PS: Some other thoughts: this compels me to revisit the notion of laying down our rights because Christ lay down His for us. Central in our acceptance of Christ is the idea (read: fact) that all we have is a gift–we forsook our rights to demand rights at the foot of the cross–something my lovely friend Bethany reminded me of a week ago (in fewer, better words, of course).
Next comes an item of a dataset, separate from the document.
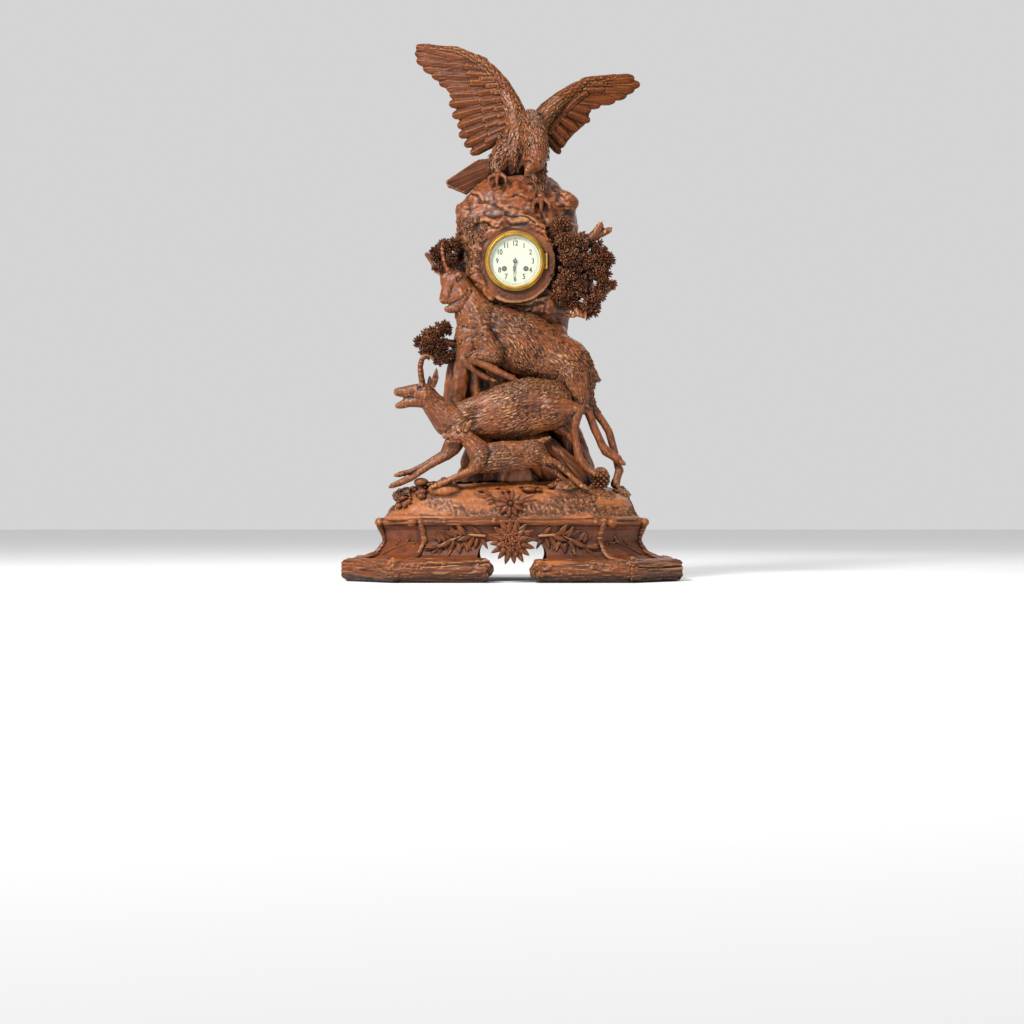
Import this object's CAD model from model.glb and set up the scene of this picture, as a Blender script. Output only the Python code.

Add comment September 30, 2009

Reflecting on Morality and Religious Pressure

Why do my fellow Christians fight me on the elements of my personality which Christ cultivated? Within me there are countless, large imperfections about which they could warn me, but they concentrate their efforts to destroy those parts in me which express Love to the poor and marginalized; the parts of me which seek to deny myself to lift up the powerless. It seems like they seek to make me the Pharisees against whom Jesus spoke throughout the Gospels–the hypocrites who appear to have cleansed themselves of external sins while taking great care to nurture and grow their internal ones. My soul cries out to my brothers, “get behind me Satan! I’m doing my Father’s work!” and it shouts this not out of anger but out of love. Are we so blind that we’ve tricked ourselves into thinking that our evil desires (though cloaked in religion and twisted to look like truth) are in fact pleasing to God? It didn’t work for the religious elite then, so what makes us think that God will favor the religious elite now?

The Spirit in me and the scriptures both testify that God will always, ALWAYS favor the poor and the broken and the powerless over those who appear to be “correct” and “powerful”. Even if my brain can’t find an adequate answer to their twisted logic, God’s truth appeals to my heart–telling me that I may not understand exactly why, but their ways are dark. So it is and will be: I follow God even when the people who’ve taken claim to his name take a different path. I will follow God into the dark places to rescue his precious people even if it means that many of the Christians call me a glutton and a drunk and kick me out of their churches. After all, Jesus endured that first.

On the subject of morality, it seems that there are people who see two kinds of people in the world: those who seek to uphold morality and those who are trying to “lower the moral bar” so to speak. The problem I see is that people with this viewpoint tend to define moral behavior as behavior exclusive of external sins, but the term doesn’t speak to the presence of internal sins. Internal sins (conditions of the heart: jealousy, self-righteousness, judgmentality, etc) get downplayed for the sake of lifting ourselves over those who suffer from external sins (sins identifiable by actions: sexual sins, drunkeness, etc). In this way, we trick ourselves into thinking that we are justified in denouncing the evils of liberalism and homosexuality and alcohol consumption and partying when we have darker sins clouding our vision. We seek to remove sawdust from our neighbor’s eye without first removing the boards from our own. We take great care to wash the outside of our cups, but the insides are filthy. We love to call people out on their mistakes, because it feeds the lie that we’re better than we are–that we do, in fact, deserve love (which stares right in the face of the Cross and the Gospel of Grace). This self-righteousness seems to plague the church, so if someone is truly concerned about upholding morality in our culture, perhaps we should look first at ourselves and then at everyone else. Furthermore, when we stop viewing the world this way, we realize that if our “morality” is only a product of social pressure, then it is empty and worthless. In this way, we are locked in a pointless battle of who’s definition of morality is correct, ours or theirs? When we are freed from this, we realize the only universal morality isn’t measured by actions, but by the motivations which drive our actions (namely the presence of Love or lackthereof). The issue isn’t where the moral bar should be set or whose moral bar should be used; the issue revolves directly around our own loving and hateful desires. The battle isn’t between us and them, the battle is within each of us, cliché though that may sound. We are our own enemies. We are the primary opposition to the cross–not the muslims or the liberals or the homosexuals. Let’s stop scapegoating and own up to our own failures. Let’s really die to ourselves.